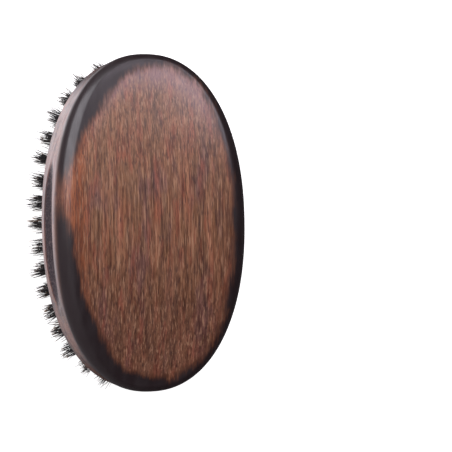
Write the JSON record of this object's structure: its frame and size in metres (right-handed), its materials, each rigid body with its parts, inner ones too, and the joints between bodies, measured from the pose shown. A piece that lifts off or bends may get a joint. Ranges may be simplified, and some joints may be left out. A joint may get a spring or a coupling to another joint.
{
  "type": "beard brush",
  "caption": "Oval palm brush with an arched lacquered hardwood block, a finger groove along each side and tufts of boar bristle set in drilled holes.",
  "frame": {"origin": "in the plane of the bristle tips, under the middle of the block", "axes": "+Z out of the wooden back, away from the bristles; +X along the block; +Y across it"},
  "size_m": [0.115, 0.0676, 0.042],
  "materials": {
    "lacquered_wood": "satin",
    "boar_bristle": "satin"
  },
  "bodies": {
    "root": {"wood_block": "lacquered_wood", "border_tuft_01": "boar_bristle", "border_tuft_02": "boar_bristle", "border_tuft_03": "boar_bristle", "border_tuft_04": "boar_bristle", "border_tuft_05": "boar_bristle", "border_tuft_06": "boar_bristle", "border_tuft_07": "boar_bristle", "border_tuft_08": "boar_bristle", "border_tuft_09": "boar_bristle", "border_tuft_10": "boar_bristle", "border_tuft_11": "boar_bristle", "border_tuft_12": "boar_bristle", "border_tuft_13": "boar_bristle", "border_tuft_14": "boar_bristle", "border_tuft_15": "boar_bristle", "border_tuft_16": "boar_bristle", "border_tuft_17": "boar_bristle", "border_tuft_18": "boar_bristle", "border_tuft_19": "boar_bristle", "border_tuft_20": "boar_bristle", "border_tuft_21": "boar_bristle", "border_tuft_22": "boar_bristle", "border_tuft_23": "boar_bristle", "border_tuft_24": "boar_bristle", "border_tuft_25": "boar_bristle", "border_tuft_26": "boar_bristle", "border_tuft_27": "boar_bristle", "border_tuft_28": "boar_bristle", "border_tuft_29": "boar_bristle", "border_tuft_30": "boar_bristle", "border_tuft_31": "boar_bristle", "border_tuft_32": "boar_bristle", "border_tuft_33": "boar_bristle", "border_tuft_34": "boar_bristle", "border_tuft_35": "boar_bristle", "border_tuft_36": "boar_bristle", "bristle_row_1": "boar_bristle", "bristle_row_2": "boar_bristle", "bristle_row_3": "boar_bristle", "bristle_row_4": "boar_bristle", "bristle_row_5": "boar_bristle", "bristle_row_6": "boar_bristle", "bristle_row_7": "boar_bristle"}
  },
  "joints": []
}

● ● ●

Copy all lines in the listing above where the string "with" appears.

> COMPLETE RESPONSE
Write the JSON record of this object's structure: its frame and size in metres (right-handed), its materials, each rigid body with its parts, inner ones too, and the joints between bodies, measured from the pose shown. A piece that lifts off or bends may get a joint. Ranges may be simplified, and some joints may be left out. A joint may get a spring or a coupling to another joint.
  "caption": "Oval palm brush with an arched lacquered hardwood block, a finger groove along each side and tufts of boar bristle set in drilled holes.",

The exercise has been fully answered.